The Exhibit Proposal
To cut down on the activity of event production and preparation for the exhibition, it may be possible to apply new museology or revisionist mode of thinking to the phase of pre-production, the proposal itself. The exhibit proposal can be subject to various revisions and debate before exhibit production, to reveal it real intention and foresee reactions of the audience to the exhibited collections. Guide questions in line to such considerations will cut down costs and energy in experiencing it along the process and will be a better result of exhibit planning.
Submitting an exhibition proposal
A proposal provides an outline and details of an exhibition or project. It should include:
A short biography or curriculum vitae, and contact address.
A description of your past and current art practice or interests
An exhibition/project outline simply explaining:
Your ideas, purpose or concept,
Why you would like to exhibit at this Gallery,
What benefit or relevance it would have to the local community,
Practicalities such as preferred dates, dimensions, no. of works
Any costs and how you expect to cover them.
Slides, photographs or video of your work. Approx. 5 - 10 clear and detailed examples, as much like the work you intend to exhibit as possible.
Please note that...
An outline of the Gallery's cultural objectives is below.
The Gallery plans its exhibition program up to two years ahead.
Floor plans of the Gallery's exhibition spaces may be requested . You may inspect potential spaces. Site specific works are welcome and unusual spaces may be free sooner than the main Galleries.
The deputy Director is available to discuss and help you prepare a proposal.
The Gallery provides insurance, installation assistance, labelling, an opening, invitation printing and publicity. Catalogue production, unusual publicity, freight or installation costs and touring of the exhibition must be negotiated and may depend on success in gaining outside funding. Artists fees are negotiated.
Your proposal will be returned after review by the Gallery's Program Committee. Refer to Proposal Assessment criteria.
Proposals should be sent to: Wollongong City Gallery, Locked Bag 8821, Wollongong NSW 2500. Attention: Director.
Proposal Assessment
Your proposal will be assessed by the Gallery's Program Committee for its potential interest to audiences, particularly local ones.
The Gallery also tries to balance the number of exhibitions over several years:
In different media: sculpture, painting, crafts, photography etc.
Of male and female artists.
Of local artists, as well as interstate and international artists.
Representing specific cultural or ethnic perspectives.
Relevant to contemporary social issues.
Your proposal does not need to address all these issues, however if it is not accepted it may be because we have already scheduled similar exhibitions. Below is a typical format with guide questions for a museum or exhibit committee decide the proposal:
Exhibit Title: - is the title relevant to said theme or adheres to the proposal made?
Topic: - is topic presented consistent with the chosen theme, curation and title.

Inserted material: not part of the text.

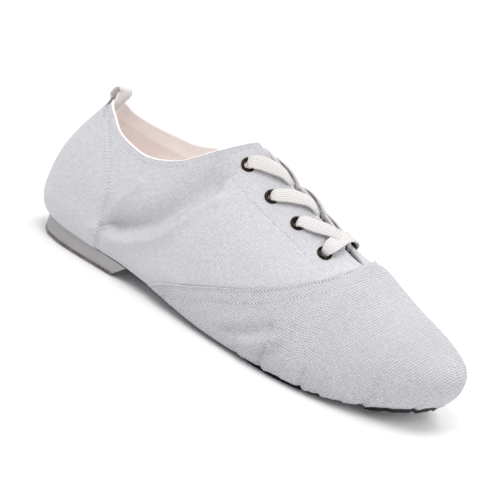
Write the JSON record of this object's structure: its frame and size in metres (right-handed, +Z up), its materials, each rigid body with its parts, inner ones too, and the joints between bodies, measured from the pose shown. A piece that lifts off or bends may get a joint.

Concept / Statement: - is the concept catering to a specific audience? and an audience that the space can readily provide adequate traffic? is the concept leaning towards a specific group and its viewing affirms the visitor's belonging to the group?
Exhibit Objectives: are objectives in line with the concept and statement? are the stakeholders for the exhibit have all been considered for the group.
Target Audience: Is the exhibit for a general audience? is it for a specific market with what demographics or attributes?
Venue / Date / Exhibit Time: is the duration of the exhibit time accessible, convenient or conducive to the target audience identified?
Collaterals: is the chosen collateral adequate for the said audience? do you need varied modes or channels to announce?
Collaborators/Partners/Sponsors: are sponsor parties neutral to the theme? do they have influences on the conduction or direction of your concept?
Project Budget Statement: will the budget be enough support the vision of the concept/theme?
Opening and Other Events: will it conducive relative to its target audience or demographic?
Lighting: will lighting provide relative mood to the viewer experience?
Exhibition Layout Plan: will the layout convenient and accessible for its audience, considering its dynamic movement and flow?
The guide questions are designed to further look at the relative approach to viewers for the exhibit. The importance of relating to the target market, as identified thru demographics hopes to give a viewer experience that will further affirm their belonging to the group. These however is one of the many ways to apply the new museology, and incorporate the revisionist's conduction to one's exhibit or lead proposals.